Multispectral image fusion based pedestrian detection using a multilayer fused deconvolutional single-shot detector

Yunfan Chen; Hyunchul Shin

doi:10.1364/JOSAA.386410

Multispectral image fusion based pedestrian detection using a multilayer fused deconvolutional single-shot detector

J Opt Soc Am A Opt Image Sci Vis. 2020 May 1;37(5):768-779. doi: 10.1364/JOSAA.386410.

Authors

Yunfan Chen, Hyunchul Shin

PMID: 32400710
DOI: 10.1364/JOSAA.386410

Abstract

Recent research has demonstrated that effective fusion of multispectral images (visible and thermal images) enables robust pedestrian detection under various illumination conditions (e.g., daytime and nighttime).
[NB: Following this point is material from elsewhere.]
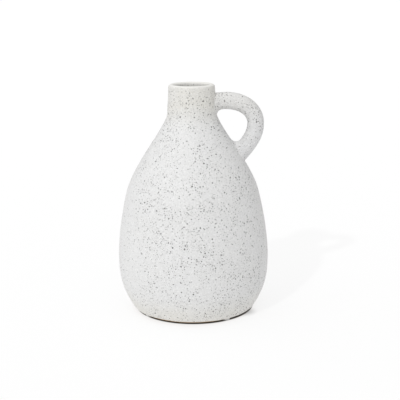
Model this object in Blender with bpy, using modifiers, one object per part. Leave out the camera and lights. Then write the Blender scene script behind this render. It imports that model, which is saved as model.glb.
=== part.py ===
"""Stoneware bottle vase with one loop handle, standing on four clear bumper pads.

The frame: the origin is on the floor under the vase's turning axis, +Z is up, and the
handle stands out towards +X. All lengths are in metres.

The pieces are the thrown body, the handle, the luting slip at each end of the handle,
and the pads stuck under the foot ring.
"""

from math import acos, asin, cos, hypot, pi, radians, sin

import bmesh
import bpy
import numpy as np

# Clearance left between neighbouring pieces.
GAP = 0.0003

# Body, outside.
HEIGHT = 0.175            # floor to the top of the lip
BELLY_RADIUS = 0.0583     # the widest part
BELLY_HEIGHT = 0.041      # floor to the widest part
FOOT_INSET = 0.0148       # the foot's flat is this much smaller in radius than the belly
FOOT_ROUND = 0.0055       # rounding between the foot's flat and the wall
FOOT_LEAN = radians(33)   # outward lean of the wall just above the foot
FOOT_SWEEP = 0.016        # how far that lean carries on up, as a curve's pull
BELLY_SWEEP_BELOW = 0.0135   # how far the wall stays upright below the belly, and above it
BELLY_SWEEP_ABOVE = 0.021
SHOULDER_INSET = 0.0081   # the shoulder's turning point, in from the belly
SHOULDER_DROP = 0.0582    # the same point, below the foot of the neck
SHOULDER_LEAN = radians(17)  # inward lean of the wall there
SHOULDER_SWEEP_BELOW = 0.0077
SHOULDER_SWEEP_ABOVE = 0.0215
NECK_RADIUS = 0.0188      # foot of the neck
NECK_LENGTH = 0.0214      # foot of the neck to the top of the lip
NECK_SWEEP = 0.0091       # how far the wall runs upright below the neck
LIP_TAPER = 0.0012        # the lip is this much smaller in radius than the neck's foot

# Body, inside and underneath.
WALL = 0.005
LIP_WALL = 0.0047         # the lip is a half round of this thickness
FLOOR = 0.006             # thickness of the bottom
FLOOR_CORNER = 0.012      # rise of the curve from the floor into the wall
FOOT_RING = 0.0092        # width of the flat that the pads are stuck to
RECESS_DEPTH = 0.002      # hollow inside the foot ring
RECESS_SLOPE = 0.002      # run of its sloping side

# Handle: a round roll of clay, luted to the neck and to the shoulder.
HANDLE_RADIUS = 0.0064
HANDLE_TOP_DROP = 0.0134  # upper root's centre, below the top of the lip
HANDLE_FALL = 0.0397      # lower root's centre, below the upper one
HANDLE_SPAN = 0.0295      # neck's wall to the outermost point of the centreline
HANDLE_CREST_DROP = 0.016 # that outermost point, below the upper root
HANDLE_RISE = radians(10) # upward slope as it leaves the neck
HANDLE_DIVE = radians(48.5)  # slope as it runs down to the shoulder
HANDLE_SWEEP_TOP = 0.020  # how far each of those slopes carries on, as a curve's pull
HANDLE_SWEEP_LOW = 0.014
CREST_SWEEP_ABOVE = 0.009 # how far the handle runs upright above and below its crest
CREST_SWEEP_BELOW = 0.008

# Luting slip: a thin bed under each end of the handle, and a fillet round it.
SLIP_BED = 0.0008
SLIP_FILLET = 0.0035
SLIP_EDGE = 0.0003        # thickness where the fillet runs out, on the handle and the wall
ROOT_DEPTH = 0.008        # how far the uncut ends run into the wall

# Pads: round, clear, with a flat foot.
PAD_RADIUS = 0.004
PAD_HEIGHT = 0.0012
PAD_EDGE = 0.0004         # rounding of the edge that meets the floor
PAD_OVERHANG = 0.001      # how far a pad reaches out past the foot's flat
PAD_COUNT = 4
PAD_FIRST_ANGLE = radians(-54.5)

# Fineness of the round stretches.
TURN_STEPS = 60
HANDLE_BEVEL = 8          # twenty sides
SLIP_SIDES = 40
PAD_SIDES = 32
WELD = 0.00001            # points nearer than this are one
CREASE = radians(40)      # faces that meet at more than this are not shaded as one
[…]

However, there are some open problems such as poor performance in small-sized pedestrian detection and high computational cost of multispectral information fusion. This paper proposes a multilayer fused deconvolutional single-shot detector that contains a two-stream convolutional module (TCM) and a multilayer fused deconvolutional module (MFDM). The TCM is used to extract convolutional features from multispectral input images. Then fusion blocks are incorporated into the MFDM to combine high-level features with rich semantic information and low-level features with detailed information to generate features with strong a representational power for small pedestrian instances. In addition, we fuse multispectral information at multiple deconvolutional layers in the MFDM via fusion blocks. This multilayer fusion strategy adaptively makes the most use of visible and thermal information. In addition, using fusion blocks for multilayer fusion can reduce the extra computational cost and redundant parameters. Empirical experiments show that the proposed approach achieves an 81.82% average precision (AP) on a new small-sized multispectral pedestrian dataset. The proposed method achieves the best performance on two well-known public multispectral datasets. On the KAIST multispectral pedestrian benchmark, for example, our method achieves a 97.36% AP and a 20 fps detection speed, which outperforms the state-of-the-art published method by 6.82% in AP and is three times faster in its detection speed.